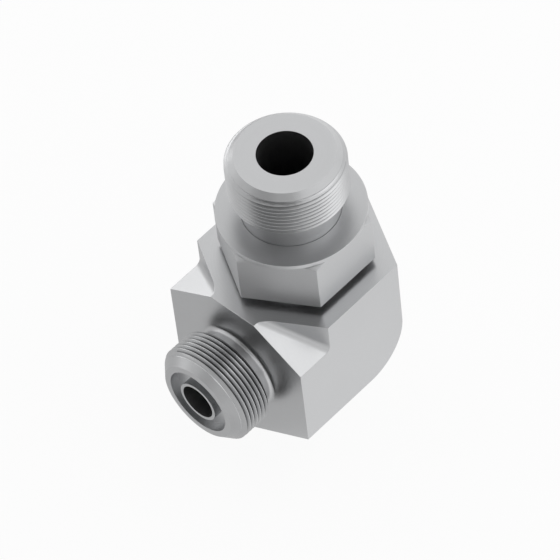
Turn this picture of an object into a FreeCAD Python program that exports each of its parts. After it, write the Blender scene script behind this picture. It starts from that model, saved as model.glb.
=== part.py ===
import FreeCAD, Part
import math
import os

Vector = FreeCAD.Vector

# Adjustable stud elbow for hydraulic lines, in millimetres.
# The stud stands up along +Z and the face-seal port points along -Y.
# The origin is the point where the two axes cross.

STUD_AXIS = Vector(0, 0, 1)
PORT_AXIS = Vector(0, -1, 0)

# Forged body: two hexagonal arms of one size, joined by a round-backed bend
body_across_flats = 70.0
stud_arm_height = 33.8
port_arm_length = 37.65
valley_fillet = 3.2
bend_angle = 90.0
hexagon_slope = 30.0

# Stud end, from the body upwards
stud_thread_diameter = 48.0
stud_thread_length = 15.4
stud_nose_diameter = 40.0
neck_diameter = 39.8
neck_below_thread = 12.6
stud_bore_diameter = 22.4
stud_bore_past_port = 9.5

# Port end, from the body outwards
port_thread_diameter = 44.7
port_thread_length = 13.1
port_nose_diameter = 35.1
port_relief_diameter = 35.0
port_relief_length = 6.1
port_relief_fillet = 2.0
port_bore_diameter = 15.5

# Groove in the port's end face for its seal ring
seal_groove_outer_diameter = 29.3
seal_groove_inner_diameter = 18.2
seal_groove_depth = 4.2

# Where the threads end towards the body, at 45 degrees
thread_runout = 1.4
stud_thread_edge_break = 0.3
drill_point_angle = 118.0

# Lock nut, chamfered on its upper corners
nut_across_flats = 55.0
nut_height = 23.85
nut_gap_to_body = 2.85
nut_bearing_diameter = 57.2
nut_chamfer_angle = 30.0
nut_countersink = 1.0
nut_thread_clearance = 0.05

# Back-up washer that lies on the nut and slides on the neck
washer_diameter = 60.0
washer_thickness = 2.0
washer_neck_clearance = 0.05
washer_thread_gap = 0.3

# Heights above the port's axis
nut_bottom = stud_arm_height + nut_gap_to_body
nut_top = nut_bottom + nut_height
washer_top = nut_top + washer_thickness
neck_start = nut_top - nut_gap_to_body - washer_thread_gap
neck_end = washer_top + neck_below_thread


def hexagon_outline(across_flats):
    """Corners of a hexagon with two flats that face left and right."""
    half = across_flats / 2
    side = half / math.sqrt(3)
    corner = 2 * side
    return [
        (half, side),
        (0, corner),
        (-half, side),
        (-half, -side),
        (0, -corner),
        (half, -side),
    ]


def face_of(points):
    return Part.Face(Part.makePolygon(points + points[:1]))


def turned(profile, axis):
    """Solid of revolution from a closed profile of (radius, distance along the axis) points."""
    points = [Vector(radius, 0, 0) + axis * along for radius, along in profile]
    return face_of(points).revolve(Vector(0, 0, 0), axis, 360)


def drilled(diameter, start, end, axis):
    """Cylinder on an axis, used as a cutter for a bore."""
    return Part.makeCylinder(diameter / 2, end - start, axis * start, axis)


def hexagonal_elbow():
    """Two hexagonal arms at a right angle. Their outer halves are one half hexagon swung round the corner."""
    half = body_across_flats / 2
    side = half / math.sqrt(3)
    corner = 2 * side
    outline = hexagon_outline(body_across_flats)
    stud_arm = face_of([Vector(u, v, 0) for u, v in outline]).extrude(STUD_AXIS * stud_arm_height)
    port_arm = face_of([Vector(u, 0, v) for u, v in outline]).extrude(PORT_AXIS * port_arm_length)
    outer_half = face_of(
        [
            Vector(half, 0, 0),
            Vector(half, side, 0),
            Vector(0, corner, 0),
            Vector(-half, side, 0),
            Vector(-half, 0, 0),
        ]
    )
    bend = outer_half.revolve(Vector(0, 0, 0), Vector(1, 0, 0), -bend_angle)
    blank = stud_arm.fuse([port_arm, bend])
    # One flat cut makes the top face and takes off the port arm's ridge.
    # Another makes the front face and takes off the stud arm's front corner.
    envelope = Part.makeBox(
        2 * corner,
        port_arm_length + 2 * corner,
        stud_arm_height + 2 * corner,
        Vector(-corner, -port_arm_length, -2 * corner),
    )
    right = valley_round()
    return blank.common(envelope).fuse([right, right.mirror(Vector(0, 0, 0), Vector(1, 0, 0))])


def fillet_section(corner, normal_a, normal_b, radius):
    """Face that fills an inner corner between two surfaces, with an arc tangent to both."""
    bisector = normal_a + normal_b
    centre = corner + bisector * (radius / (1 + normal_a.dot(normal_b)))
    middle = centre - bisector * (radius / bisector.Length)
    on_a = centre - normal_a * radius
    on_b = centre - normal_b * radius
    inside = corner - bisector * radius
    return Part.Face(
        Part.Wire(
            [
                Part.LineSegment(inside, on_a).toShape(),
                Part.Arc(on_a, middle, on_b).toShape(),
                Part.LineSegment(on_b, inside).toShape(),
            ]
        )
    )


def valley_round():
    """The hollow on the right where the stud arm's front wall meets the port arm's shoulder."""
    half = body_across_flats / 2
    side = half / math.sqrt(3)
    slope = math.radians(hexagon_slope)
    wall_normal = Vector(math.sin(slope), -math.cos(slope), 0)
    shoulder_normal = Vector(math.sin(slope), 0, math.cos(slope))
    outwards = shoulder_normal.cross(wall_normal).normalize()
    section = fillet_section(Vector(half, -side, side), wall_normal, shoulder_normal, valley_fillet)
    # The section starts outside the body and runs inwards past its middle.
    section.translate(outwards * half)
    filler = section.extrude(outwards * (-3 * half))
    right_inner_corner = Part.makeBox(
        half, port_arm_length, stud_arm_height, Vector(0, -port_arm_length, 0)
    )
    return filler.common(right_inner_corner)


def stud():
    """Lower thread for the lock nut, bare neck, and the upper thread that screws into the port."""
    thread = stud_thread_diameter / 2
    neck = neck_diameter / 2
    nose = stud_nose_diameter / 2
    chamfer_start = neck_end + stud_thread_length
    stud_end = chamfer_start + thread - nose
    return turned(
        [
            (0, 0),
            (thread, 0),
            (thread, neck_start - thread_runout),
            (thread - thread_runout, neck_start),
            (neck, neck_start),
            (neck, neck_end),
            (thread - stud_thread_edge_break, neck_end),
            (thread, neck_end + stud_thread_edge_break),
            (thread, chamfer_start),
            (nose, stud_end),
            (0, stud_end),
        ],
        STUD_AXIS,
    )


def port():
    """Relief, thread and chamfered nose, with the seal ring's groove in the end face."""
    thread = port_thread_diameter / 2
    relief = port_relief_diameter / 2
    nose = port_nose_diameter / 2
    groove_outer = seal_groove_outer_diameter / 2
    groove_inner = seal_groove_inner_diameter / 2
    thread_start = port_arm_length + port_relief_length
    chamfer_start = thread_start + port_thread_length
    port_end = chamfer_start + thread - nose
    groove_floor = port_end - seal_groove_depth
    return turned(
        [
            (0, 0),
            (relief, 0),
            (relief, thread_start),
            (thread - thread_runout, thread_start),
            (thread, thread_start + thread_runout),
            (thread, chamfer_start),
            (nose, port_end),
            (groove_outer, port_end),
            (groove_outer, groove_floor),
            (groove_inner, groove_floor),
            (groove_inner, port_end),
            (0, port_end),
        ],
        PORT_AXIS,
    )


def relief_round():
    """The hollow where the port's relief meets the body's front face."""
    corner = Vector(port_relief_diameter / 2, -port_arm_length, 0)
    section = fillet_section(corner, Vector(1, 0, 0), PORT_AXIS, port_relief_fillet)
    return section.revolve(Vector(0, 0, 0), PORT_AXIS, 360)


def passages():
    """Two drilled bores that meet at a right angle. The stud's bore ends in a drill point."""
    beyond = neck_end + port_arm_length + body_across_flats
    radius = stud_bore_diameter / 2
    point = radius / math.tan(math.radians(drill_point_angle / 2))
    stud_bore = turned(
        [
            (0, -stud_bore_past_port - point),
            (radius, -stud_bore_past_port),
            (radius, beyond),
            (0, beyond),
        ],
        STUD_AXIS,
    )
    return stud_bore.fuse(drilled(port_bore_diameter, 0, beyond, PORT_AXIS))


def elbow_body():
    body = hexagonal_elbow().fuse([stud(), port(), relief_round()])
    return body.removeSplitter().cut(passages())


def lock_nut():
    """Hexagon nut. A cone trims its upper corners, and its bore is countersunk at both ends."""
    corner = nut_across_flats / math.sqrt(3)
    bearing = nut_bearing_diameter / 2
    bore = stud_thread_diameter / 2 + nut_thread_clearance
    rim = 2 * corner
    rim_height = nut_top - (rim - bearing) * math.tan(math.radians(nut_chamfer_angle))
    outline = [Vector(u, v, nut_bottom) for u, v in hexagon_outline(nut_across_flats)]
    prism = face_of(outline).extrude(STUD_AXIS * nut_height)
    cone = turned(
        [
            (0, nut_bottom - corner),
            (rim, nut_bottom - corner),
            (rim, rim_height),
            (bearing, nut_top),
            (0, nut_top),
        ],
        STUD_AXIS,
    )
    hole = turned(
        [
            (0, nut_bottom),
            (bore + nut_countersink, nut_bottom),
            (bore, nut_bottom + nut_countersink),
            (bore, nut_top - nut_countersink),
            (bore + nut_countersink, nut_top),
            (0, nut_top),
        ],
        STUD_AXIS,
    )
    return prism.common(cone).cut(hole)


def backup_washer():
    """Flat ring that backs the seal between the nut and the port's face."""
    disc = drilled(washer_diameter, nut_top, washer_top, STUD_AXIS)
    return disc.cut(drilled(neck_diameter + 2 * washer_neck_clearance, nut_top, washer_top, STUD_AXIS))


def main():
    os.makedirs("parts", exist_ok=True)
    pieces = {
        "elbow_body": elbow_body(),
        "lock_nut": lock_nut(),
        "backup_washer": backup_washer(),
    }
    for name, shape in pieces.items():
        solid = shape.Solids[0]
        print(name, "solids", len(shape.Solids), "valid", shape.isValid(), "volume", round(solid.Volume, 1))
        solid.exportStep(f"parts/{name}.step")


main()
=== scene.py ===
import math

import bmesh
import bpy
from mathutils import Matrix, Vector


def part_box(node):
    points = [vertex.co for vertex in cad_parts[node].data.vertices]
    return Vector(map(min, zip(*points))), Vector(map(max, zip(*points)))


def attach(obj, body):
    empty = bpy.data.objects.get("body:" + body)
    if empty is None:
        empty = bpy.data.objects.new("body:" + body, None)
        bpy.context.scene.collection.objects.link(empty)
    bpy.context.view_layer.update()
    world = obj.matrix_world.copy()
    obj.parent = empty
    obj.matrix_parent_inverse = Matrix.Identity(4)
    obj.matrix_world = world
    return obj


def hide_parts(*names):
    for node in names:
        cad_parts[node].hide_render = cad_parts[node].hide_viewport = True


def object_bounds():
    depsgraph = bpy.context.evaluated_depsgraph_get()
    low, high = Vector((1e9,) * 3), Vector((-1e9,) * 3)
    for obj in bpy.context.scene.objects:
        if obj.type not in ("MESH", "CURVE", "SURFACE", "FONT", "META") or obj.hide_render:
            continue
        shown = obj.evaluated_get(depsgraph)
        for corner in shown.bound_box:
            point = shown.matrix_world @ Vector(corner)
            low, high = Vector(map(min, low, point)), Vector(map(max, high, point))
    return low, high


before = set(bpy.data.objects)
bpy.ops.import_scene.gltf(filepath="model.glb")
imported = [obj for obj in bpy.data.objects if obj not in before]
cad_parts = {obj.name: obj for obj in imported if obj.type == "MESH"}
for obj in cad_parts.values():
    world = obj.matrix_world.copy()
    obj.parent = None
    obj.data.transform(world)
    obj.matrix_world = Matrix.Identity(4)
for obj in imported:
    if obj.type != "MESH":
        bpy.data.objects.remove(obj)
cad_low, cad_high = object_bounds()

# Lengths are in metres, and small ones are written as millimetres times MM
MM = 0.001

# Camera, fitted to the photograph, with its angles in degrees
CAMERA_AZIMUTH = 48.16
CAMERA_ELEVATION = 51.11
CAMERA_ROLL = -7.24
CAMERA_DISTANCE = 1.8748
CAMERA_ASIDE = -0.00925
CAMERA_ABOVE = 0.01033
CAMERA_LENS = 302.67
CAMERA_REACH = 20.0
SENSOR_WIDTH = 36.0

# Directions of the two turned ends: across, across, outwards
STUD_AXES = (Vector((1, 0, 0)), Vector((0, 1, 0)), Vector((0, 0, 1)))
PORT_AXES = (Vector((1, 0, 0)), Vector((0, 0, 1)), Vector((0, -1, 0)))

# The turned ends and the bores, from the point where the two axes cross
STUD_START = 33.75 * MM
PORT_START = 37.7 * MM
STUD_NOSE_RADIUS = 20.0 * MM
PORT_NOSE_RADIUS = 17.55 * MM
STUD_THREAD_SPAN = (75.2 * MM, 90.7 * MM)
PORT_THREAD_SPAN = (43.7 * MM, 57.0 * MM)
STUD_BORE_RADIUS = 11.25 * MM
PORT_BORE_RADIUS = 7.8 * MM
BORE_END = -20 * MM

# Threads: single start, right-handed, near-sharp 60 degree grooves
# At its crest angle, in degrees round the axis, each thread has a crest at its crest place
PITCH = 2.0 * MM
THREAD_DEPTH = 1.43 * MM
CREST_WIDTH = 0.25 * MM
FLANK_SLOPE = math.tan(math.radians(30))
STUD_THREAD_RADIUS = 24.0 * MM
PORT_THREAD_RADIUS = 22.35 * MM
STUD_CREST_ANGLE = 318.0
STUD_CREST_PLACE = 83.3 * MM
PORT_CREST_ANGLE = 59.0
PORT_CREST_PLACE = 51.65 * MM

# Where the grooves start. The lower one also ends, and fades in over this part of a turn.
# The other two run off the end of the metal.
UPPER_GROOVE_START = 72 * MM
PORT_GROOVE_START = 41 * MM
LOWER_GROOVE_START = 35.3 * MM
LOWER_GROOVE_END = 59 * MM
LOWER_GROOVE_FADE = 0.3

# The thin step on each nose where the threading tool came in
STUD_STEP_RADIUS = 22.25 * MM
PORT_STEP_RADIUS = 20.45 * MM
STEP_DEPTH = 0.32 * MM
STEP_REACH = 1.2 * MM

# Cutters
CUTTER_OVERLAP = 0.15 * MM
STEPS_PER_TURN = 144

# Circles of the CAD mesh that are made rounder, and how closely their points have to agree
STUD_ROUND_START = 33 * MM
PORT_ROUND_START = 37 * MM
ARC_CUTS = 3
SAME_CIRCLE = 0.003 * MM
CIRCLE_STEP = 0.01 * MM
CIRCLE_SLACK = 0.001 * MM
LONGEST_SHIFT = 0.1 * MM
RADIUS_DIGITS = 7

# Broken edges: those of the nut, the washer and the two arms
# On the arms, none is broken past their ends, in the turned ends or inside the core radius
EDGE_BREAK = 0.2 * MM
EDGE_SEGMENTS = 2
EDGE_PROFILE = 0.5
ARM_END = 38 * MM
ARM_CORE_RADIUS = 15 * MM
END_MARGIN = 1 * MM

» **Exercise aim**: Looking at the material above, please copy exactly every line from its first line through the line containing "port_bore_diameter = 15.5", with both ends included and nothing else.

» **Result**:
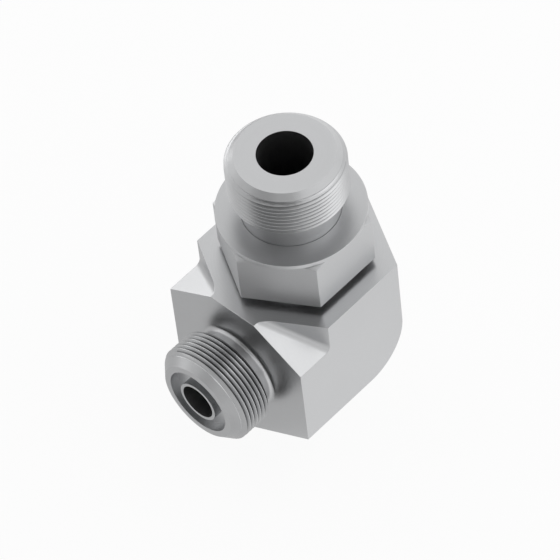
Turn this picture of an object into a FreeCAD Python program that exports each of its parts. After it, write the Blender scene script behind this picture. It starts from that model, saved as model.glb.
=== part.py ===
import FreeCAD, Part
import math
import os

Vector = FreeCAD.Vector

# Adjustable stud elbow for hydraulic lines, in millimetres.
# The stud stands up along +Z and the face-seal port points along -Y.
# The origin is the point where the two axes cross.

STUD_AXIS = Vector(0, 0, 1)
PORT_AXIS = Vector(0, -1, 0)

# Forged body: two hexagonal arms of one size, joined by a round-backed bend
body_across_flats = 70.0
stud_arm_height = 33.8
port_arm_length = 37.65
valley_fillet = 3.2
bend_angle = 90.0
hexagon_slope = 30.0

# Stud end, from the body upwards
stud_thread_diameter = 48.0
stud_thread_length = 15.4
stud_nose_diameter = 40.0
neck_diameter = 39.8
neck_below_thread = 12.6
stud_bore_diameter = 22.4
stud_bore_past_port = 9.5

# Port end, from the body outwards
port_thread_diameter = 44.7
port_thread_length = 13.1
port_nose_diameter = 35.1
port_relief_diameter = 35.0
port_relief_length = 6.1
port_relief_fillet = 2.0
port_bore_diameter = 15.5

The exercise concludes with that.